_GIVEN INFORMATION_
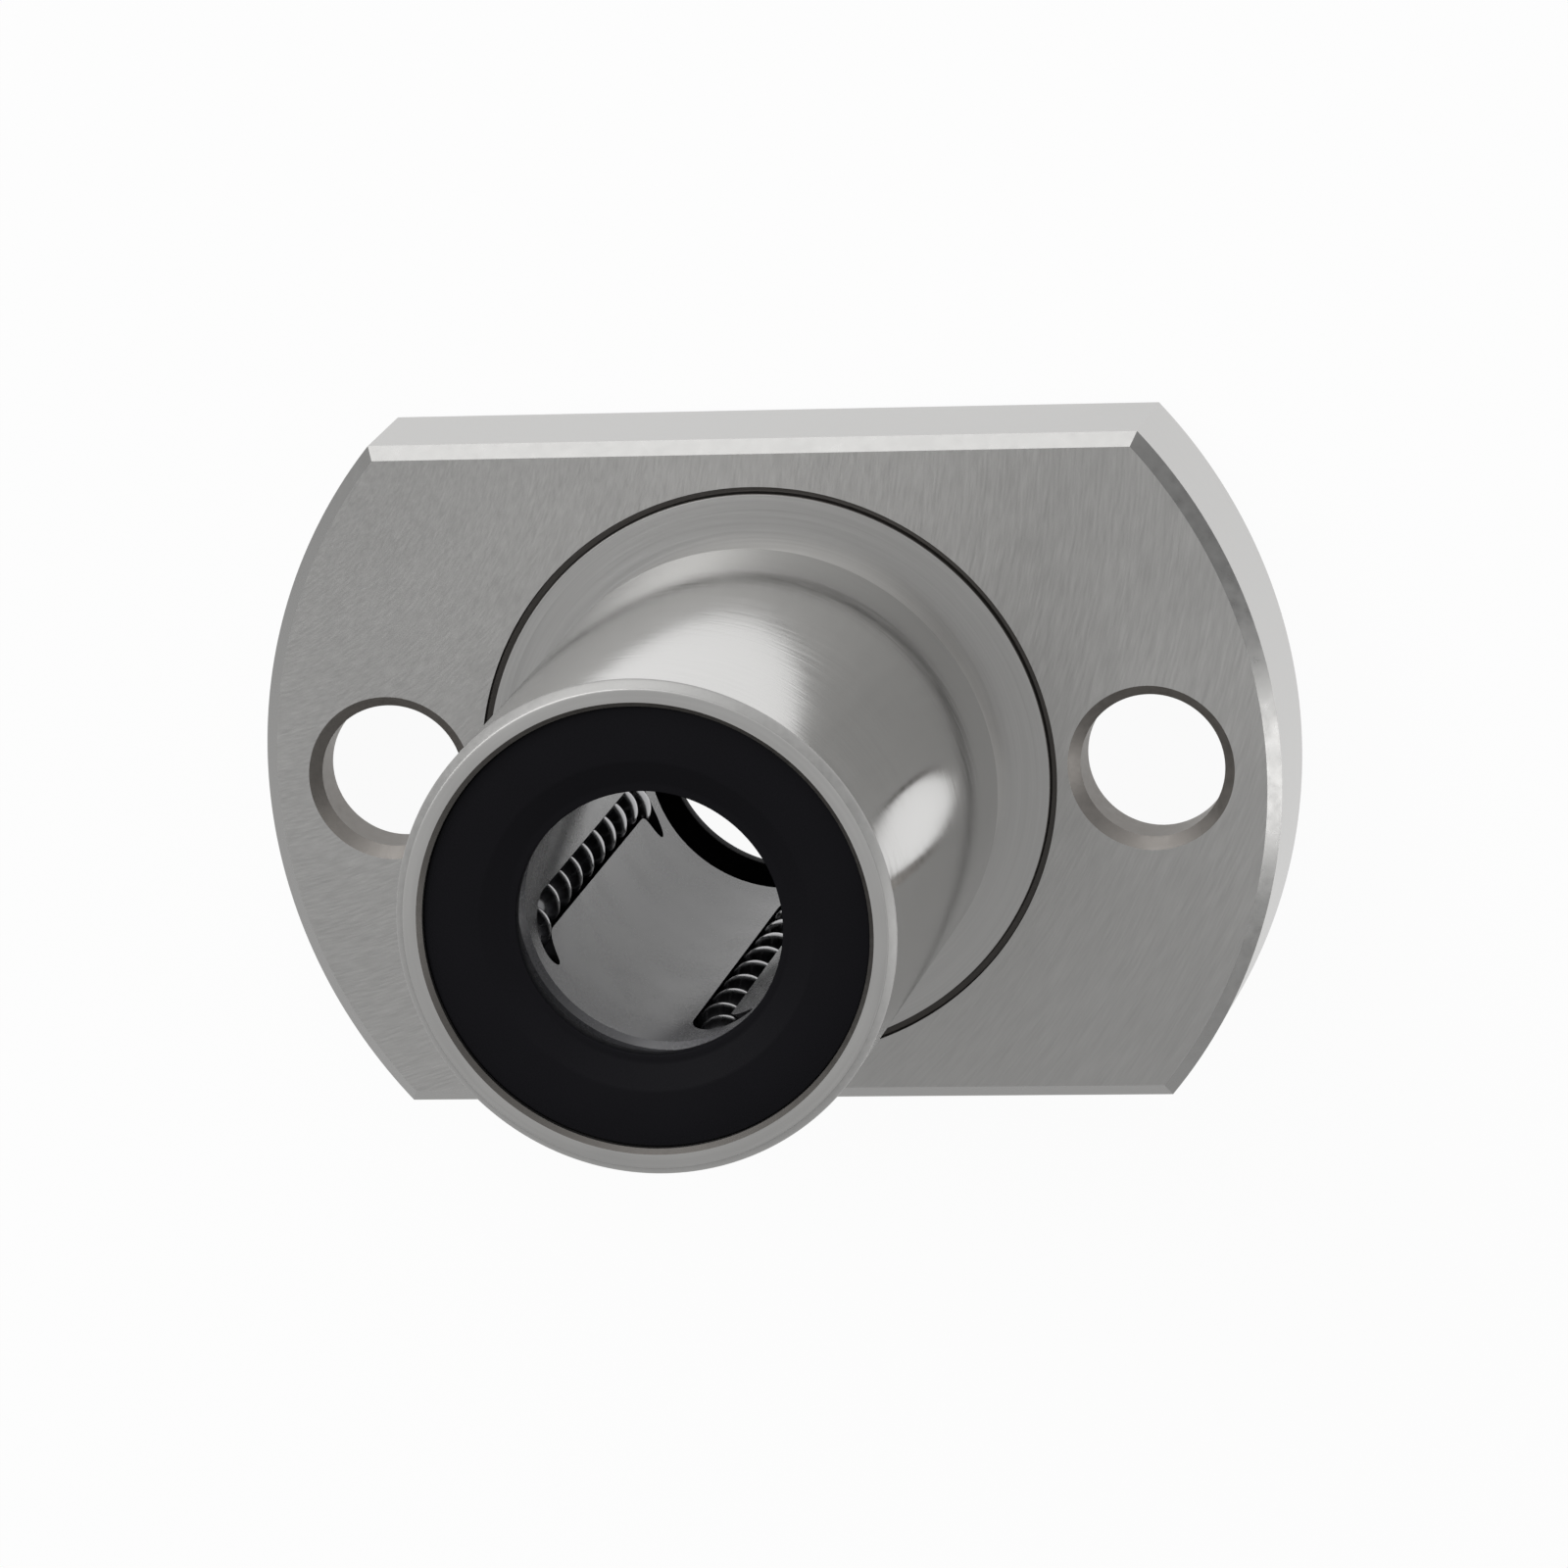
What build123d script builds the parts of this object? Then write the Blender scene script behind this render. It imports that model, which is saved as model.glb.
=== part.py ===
from build123d import *
from math import cos, radians, sin, sqrt
import os

# A linear ball bearing whose outer cylinder carries a flange with two flats.
# The shaft axis is +Z, the flange's outer face lies at Z = 0 and the tube's nose is at the top.
# The two screw holes lie on the X axis and the flats face +Y and -Y.

# Shaft and envelope
shaft_diameter = 8.0
tube_diameter = 15.0
overall_length = 24.0
tube_edge_chamfer = 0.25
end_face_inner_chamfer = 0.15

# Flange
flange_diameter = 32.0
flange_across_flats = 21.0
flange_thickness = 5.0
flange_edge_chamfer = 0.4

# Ground relief between flange and tube
neck_diameter = 13.9
neck_length = 1.3
shoulder_chamfer_length = 0.35

# Ring groove in the flange's tube side, around the neck
face_groove_diameter = 17.9
face_groove_width = 0.22
face_groove_depth = 0.3

# Screw holes
screw_spacing = 24.0
screw_hole_diameter = 4.5
screw_hole_chamfer = 0.35
counterbore_diameter = 7.2
counterbore_depth = 3.2
counterbore_chamfer = 0.2

# Balls and their circuits
ball_diameter = 1.5875
ball_gap = 0.055
circuit_count = 4
first_circuit_angle = 10.0
balls_per_turn = 2
race_clearance = 0.0125

# Raceway lands inside the outer cylinder
land_width = 1.9
land_ramp_length = 0.3
relief_clearance = 0.08

# Ball cage
cage_bore_clearance = 0.2
cage_outer_clearance = 0.1
cage_land_clearance = 0.1
track_clearance = 0.08
cage_end_wall = 0.5
cage_end_chamfer = 0.2

# End seals
seal_recess = 0.3
seal_thickness = 1.4
seal_seat_wall = 0.8
seal_fit_clearance = 0.02
seal_bead_height = 0.12
seal_bead_width = 0.4
seal_lip_length = 0.5
seal_lip_step_width = 0.25
seal_dish_width = 0.75
seal_back_relief = 0.5

# Stop rings that hold the cage along the axis
stop_shoulder_length = 0.4
stop_ring_thickness = 0.6
stop_ring_end_play = 0.05
stop_ring_cage_overlap = 0.33
stop_groove_depth = 0.25
stop_ring_fit_clearance = 0.03
stop_ring_gap_angle = 24.0

# Radii that follow from the sizes above
shaft_radius = shaft_diameter / 2
tube_radius = tube_diameter / 2
ball_radius = ball_diameter / 2
load_row_radius = shaft_radius + ball_radius
land_radius = load_row_radius + ball_radius + race_clearance
ball_spacing = ball_diameter + ball_gap
turn_step_angle = 180.0 / balls_per_turn
turn_radius = ball_spacing / 2 / sin(radians(turn_step_angle / 2))
row_spacing = 2 * turn_radius
return_row_radius = sqrt(load_row_radius**2 + row_spacing**2)
relief_radius = return_row_radius + ball_radius + relief_clearance
track_radius = ball_radius + track_clearance
cage_inner_radius = shaft_radius + cage_bore_clearance
cage_outer_radius = relief_radius - cage_outer_clearance
seal_seat_radius = tube_radius - seal_seat_wall
seal_radius = seal_seat_radius - seal_fit_clearance
stop_groove_radius = relief_radius + stop_groove_depth
stop_ring_outer_radius = stop_groove_radius - stop_ring_fit_clearance
stop_ring_inner_radius = cage_outer_radius - stop_ring_cage_overlap

# Places along the axis, measured in from either end face
seal_seat_depth = seal_recess + seal_thickness
stop_groove_start = seal_seat_depth + stop_shoulder_length
cage_start = stop_groove_start + stop_ring_thickness + stop_ring_end_play
cage_length = overall_length - 2 * cage_start
row_room = cage_length - 2 * (turn_radius + track_radius + cage_end_wall)
balls_per_row = int(row_room / ball_spacing)
row_length = balls_per_row * ball_spacing
middle = overall_length / 2
nose_tangent = middle + row_length / 2
flange_tangent = middle - row_length / 2

# A length longer than anything it cuts
CUT = 2 * (flange_diameter + overall_length)


def turned(points):
    """Solid of revolution about Z from a closed outline of (radius, height) points."""
    outline = Polyline(*[(radius, 0, height) for radius, height in points], close=True)
    return revolve(make_face(outline), axis=Axis.Z)


def disc(radius, bottom, top):
    """Upright cylinder between two heights."""
    cylinder = Cylinder(radius, top - bottom, align=(Align.CENTER, Align.CENTER, Align.MIN))
    return Pos(0, 0, bottom) * cylinder


def other_end(shape):
    """The same shape seen from the other end face."""
    return mirror(shape, about=Plane.XY.offset(middle))


def circuit_angles():
    return [first_circuit_angle + 360.0 / circuit_count * index for index in range(circuit_count)]


def flange_blank():
    """Round flange cut by two flats, with chamfered edges on both faces."""
    outline = Circle(flange_diameter / 2) & Rectangle(flange_diameter, flange_across_flats)
    blank = extrude(outline, flange_thickness)
    edges = blank.faces().sort_by(Axis.Z)[0].edges() + blank.faces().sort_by(Axis.Z)[-1].edges()
    return chamfer(edges, flange_edge_chamfer)


def tube_blank():
    """Turned tube with a ground neck at the flange and a chamfered nose."""
    neck_radius = neck_diameter / 2
    shoulder = flange_thickness + neck_length
    return turned(
        [
            (0, 0.5 * flange_thickness),
            (neck_radius, 0.5 * flange_thickness),
            (neck_radius, shoulder),
            (tube_radius, shoulder + shoulder_chamfer_length),
            (tube_radius, overall_length - tube_edge_chamfer),
            (tube_radius - tube_edge_chamfer, overall_length),
            (0, overall_length),
        ]
    )


def face_groove():
    """Narrow ring groove cut into the flange's tube side around the neck."""
    middle_radius = face_groove_diameter / 2
    floor = flange_thickness - face_groove_depth
    outer = disc(middle_radius + face_groove_width / 2, floor, flange_thickness)
    return outer - disc(middle_radius - face_groove_width / 2, 0, CUT)


def screw_hole():
    """Chamfered through hole with a counterbore from the outer face, on the Z axis."""
    hole = screw_hole_diameter / 2
    head = counterbore_diameter / 2
    over = screw_hole_chamfer
    return turned(
        [
            (0, -over),
            (head + counterbore_chamfer + over, -over),
            (head, counterbore_chamfer),
            (head, counterbore_depth),
            (hole, counterbore_depth),
            (hole, flange_thickness - screw_hole_chamfer),
            (hole + screw_hole_chamfer + over, flange_thickness + over),
            (0, flange_thickness + over),
        ]
    )


def land_ring():
    """Ring that the raceway lands are cut from, with ramps beyond the ends of the ball rows."""
    outer = (relief_radius + tube_radius) / 2
    slope = land_ramp_length / (relief_radius - land_radius)
    ramp = slope * (outer - land_radius)
    return turned(
        [
            (land_radius, flange_tangent),
            (outer, flange_tangent - ramp),
            (outer, nose_tangent + ramp),
            (land_radius, nose_tangent),
        ]
    )


def lands():
    """Four raceway lands, one over each load row."""
    ring = land_ring()
    bar = Pos(load_row_radius, 0, middle) * Box(2 * ball_diameter, land_width, overall_length)
    bars = [Rot(0, 0, angle) * bar for angle in circuit_angles()]
    return [ring & item for item in bars]


def end_seat():
    """Seal seat, snap groove and stop ring groove, cut in from the flange end."""
    over = end_face_inner_chamfer
    bead_middle = seal_recess + seal_thickness / 2
    bead_half = seal_bead_width / 2 + seal_fit_clearance
    bead_radius = seal_seat_radius + seal_bead_height
    return turned(
        [
            (0, -over),
            (seal_seat_radius + 2 * over, -over),
            (seal_seat_radius, over),
            (seal_seat_radius, bead_middle - bead_half - seal_bead_height),
            (bead_radius, bead_middle - bead_half),
            (bead_radius, bead_middle + bead_half),
            (seal_seat_radius, bead_middle + bead_half + seal_bead_height),
            (seal_seat_radius, seal_seat_depth),
            (relief_radius, seal_seat_depth),
            (relief_radius, stop_groove_start),
            (stop_groove_radius, stop_groove_start),
            (stop_groove_radius, cage_start),
            (0, cage_start),
        ]
    )


def outer_cylinder():
    """Ground steel cylinder and flange in one piece, hollow, with four raceway lands."""
    body = flange_blank() + tube_blank() - face_groove()
    body -= [Pos(side * screw_spacing / 2, 0, 0) * screw_hole() for side in (-1, 1)]
    hollow = disc(relief_radius, -CUT, CUT)
    for land in lands():
        hollow -= land
    body -= hollow
    seat = end_seat()
    return body - seat - other_end(seat)


def ball_track():
    """Round channel of one circuit: two straight rows joined by two half turns."""
    row = Pos(load_row_radius, 0, middle) * Cylinder(track_radius, row_length)
    channel = row + Pos(0, row_spacing, 0) * row
    for tangent, direction in ((nose_tangent, 1), (flange_tangent, -1)):
        section = Pos(load_row_radius, 0, tangent) * Circle(track_radius)
        pivot = Axis((load_row_radius, turn_radius, tangent), (-direction, 0, 0))
        channel += revolve(section, axis=pivot, revolution_arc=180)
    return channel


def ball_cage():
    """Moulded cage with four ball circuits and four grooves that clear the raceway lands."""
    cage = disc(cage_outer_radius, cage_start, overall_length - cage_start)
    cage = chamfer(cage.edges().filter_by(GeomType.CIRCLE), cage_end_chamfer)
    cage -= disc(cage_inner_radius, -CUT, CUT)
    groove_floor = land_radius - cage_land_clearance
    groove_width = land_width + 2 * cage_land_clearance
    slot = Box(CUT, groove_width, CUT, align=(Align.MIN, Align.CENTER, Align.CENTER))
    slot -= disc(groove_floor, -CUT, CUT)
    track = ball_track()
    for angle in circuit_angles():
        cage -= Rot(0, 0, angle) * slot
        cage -= Rot(0, 0, angle) * track
    return cage


def end_seal():
    """Rubber end seal at the flange end, dished towards its lip on the outside."""
    bead_middle = seal_recess + seal_thickness / 2
    bead_half = seal_bead_width / 2
    bead_radius = seal_radius + seal_bead_height
    lip_start = seal_seat_depth - seal_back_relief - seal_lip_length
    dish_radius = shaft_radius + seal_lip_step_width + seal_dish_width
    return turned(
        [
            (dish_radius, seal_recess),
            (seal_radius, seal_recess),
            (seal_radius, bead_middle - bead_half - seal_bead_height),
            (bead_radius, bead_middle - bead_half),
            (bead_radius, bead_middle + bead_half),
            (seal_radius, bead_middle + bead_half + seal_bead_height),
            (seal_radius, seal_seat_depth),
            (dish_radius, seal_seat_depth),
            (shaft_radius + seal_lip_step_width, lip_start + seal_lip_length),
            (shaft_radius, lip_start + seal_lip_length),
            (shaft_radius, lip_start),
            (shaft_radius + seal_lip_step_width, lip_start),
        ]
    )


def stop_ring():
    """Open spring ring in the groove between the seal and the cage, at the flange end."""
    top = stop_groove_start + stop_ring_thickness
    ring = disc(stop_ring_outer_radius, stop_groove_start, top)
    ring -= disc(stop_ring_inner_radius, -CUT, CUT)
    half_gap = stop_ring_outer_radius * sin(radians(stop_ring_gap_angle / 2))
    gap = Box(CUT, 2 * half_gap, CUT, align=(Align.MIN, Align.CENTER, Align.CENTER))
    return ring - gap


def ball(sideways, height):
    """One ball of a circuit whose load row lies over the X axis."""
    return Pos(load_row_radius, sideways, height) * Sphere(ball_radius)


def row_of_balls(sideways):
    """Straight row of balls, evenly spaced about the middle of the bearing."""
    first = middle - ball_spacing * (balls_per_row - 1) / 2
    heights = [first + ball_spacing * index for index in range(balls_per_row)]
    return [ball(sideways, height) for height in heights]


def turn_of_balls(tangent, direction):
    """Balls in a half turn, which bulges towards the nose (+1) or the flange (-1)."""
    balls = []
    for index in range(balls_per_turn):
        angle = radians(turn_step_angle * (index + 0.5))
        sideways = turn_radius * (1 - cos(angle))
        height = tangent + direction * turn_radius * sin(angle)
        balls.append(ball(sideways, height))
    return balls


def circuit_parts(number, angle):
    """The four groups of balls of one circuit, by node name."""
    groups = {
        "load_row": row_of_balls(0),
        "return_row": row_of_balls(row_spacing),
        "nose_turn": turn_of_balls(nose_tangent, 1),
        "flange_turn": turn_of_balls(flange_tangent, -1),
    }
    turn = Rot(0, 0, angle)
    return {
        f"circuit_{number}_{name}_balls": Compound(children=[turn * item for item in balls])
        for name, balls in groups.items()
    }


def bearing():
    """Every piece of the bearing by node name."""
    seal = end_seal()
    ring = stop_ring()
    parts = {
        "flanged_outer_cylinder": outer_cylinder(),
        "ball_cage": ball_cage(),
        "nose_end_seal": other_end(seal),
        "flange_end_seal": seal,
        "nose_stop_ring": Rot(0, 0, 180) * other_end(ring),
        "flange_stop_ring": ring,
    }
    for number, angle in enumerate(circuit_angles(), start=1):
        parts.update(circuit_parts(number, angle))
    return parts


os.makedirs("parts", exist_ok=True)
for node, shape in bearing().items():
    export_step(shape, f"parts/{node}.step")
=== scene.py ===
"""Visible pieces of a flanged linear ball bearing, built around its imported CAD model.

The shaft axis is +Z, the flange stands on the floor and the tube's nose is at the top.
Meshes are shaped in millimetres and scaled to metres as they become objects.
"""

import math
from types import SimpleNamespace

import bmesh
import bpy
from mathutils import Matrix, Vector


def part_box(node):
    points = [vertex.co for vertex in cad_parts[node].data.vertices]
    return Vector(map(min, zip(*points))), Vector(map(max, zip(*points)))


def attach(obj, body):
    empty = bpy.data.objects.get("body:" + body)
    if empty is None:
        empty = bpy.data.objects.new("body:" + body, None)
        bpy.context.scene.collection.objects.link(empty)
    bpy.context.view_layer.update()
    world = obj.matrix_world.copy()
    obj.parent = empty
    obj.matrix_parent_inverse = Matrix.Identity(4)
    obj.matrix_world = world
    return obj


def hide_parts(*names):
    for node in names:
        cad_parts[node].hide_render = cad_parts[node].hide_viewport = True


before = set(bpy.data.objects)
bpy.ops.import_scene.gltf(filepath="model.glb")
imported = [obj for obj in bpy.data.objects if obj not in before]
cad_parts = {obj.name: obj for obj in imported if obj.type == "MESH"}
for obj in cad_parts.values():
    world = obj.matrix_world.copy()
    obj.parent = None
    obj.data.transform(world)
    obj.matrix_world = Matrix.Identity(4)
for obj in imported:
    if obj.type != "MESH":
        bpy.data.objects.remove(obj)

bl_info = {
    "name": "Flanged linear bearing",
    "version": (1, 0, 0),
    "blender": (4, 5, 0),
    "location": "View3D > Sidebar > Bearing",
    "description": "Builds the visible pieces of a flanged linear ball bearing on its CAD model",
    "category": "Add Mesh",
}

MM = 0.001
FULL_TURN = 2 * math.pi
ORIGIN = (0.0, 0.0, 0.0)
UPRIGHT = (0.0, 0.0, 1.0)

# Steps round a full turn; the housing's number puts steps at the edges of the lands,
# and the flange's number puts steps at the corners of its flats
HOUSING_STEPS = 288
FLANGE_STEPS = 316
HOLE_STEPS = 96
SEAL_STEPS = 192
RING_STEPS = 192
CAGE_STEPS = 192
TRACK_SECTION_STEPS = 32

# Steps along a track's half turn, across a land groove and round a rounded corner
TRACK_TURN_STEPS = 24
LAND_GROOVE_STEPS = 8
ROUNDING_STEPS = 3

BALL_SUBDIVISIONS = 4

# Order of the housing's finishes among its material slots
# The groove's finish is a much darker steel that paints shade into the ring groove and onto the
# seal seat's chamfer at the nose
GROUND_FACE, GROUND_TUBE, TURNED, BORE, CHAMFER, NOSE_RING, NOSE_EDGE, HOLE_RIM, GROOVE_PAINTED_SHADE = range(9)

# A unit normal's part along an axis, on flat, nearly flat and sloping faces
FLAT = 0.99
NEARLY_FLAT = 0.9
SLOPING = 0.3

# Shares of a rounding and of a chamfer that take the groove's painted shade or the hole rim's
# steel beside them
GROOVE_EDGE_SHARE = 0.6
HOLE_RIM_SHARE = 0.75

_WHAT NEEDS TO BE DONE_
Within the listing above, give again exactly every line from the line with "for number, angle" through the line with "from mathutils import Matrix, Vector", both included, and no other line.

_THE RESULT_
    for number, angle in enumerate(circuit_angles(), start=1):
        parts.update(circuit_parts(number, angle))
    return parts


os.makedirs("parts", exist_ok=True)
for node, shape in bearing().items():
    export_step(shape, f"parts/{node}.step")
=== scene.py ===
"""Visible pieces of a flanged linear ball bearing, built around its imported CAD model.

The shaft axis is +Z, the flange stands on the floor and the tube's nose is at the top.
Meshes are shaped in millimetres and scaled to metres as they become objects.
"""

import math
from types import SimpleNamespace

import bmesh
import bpy
from mathutils import Matrix, Vector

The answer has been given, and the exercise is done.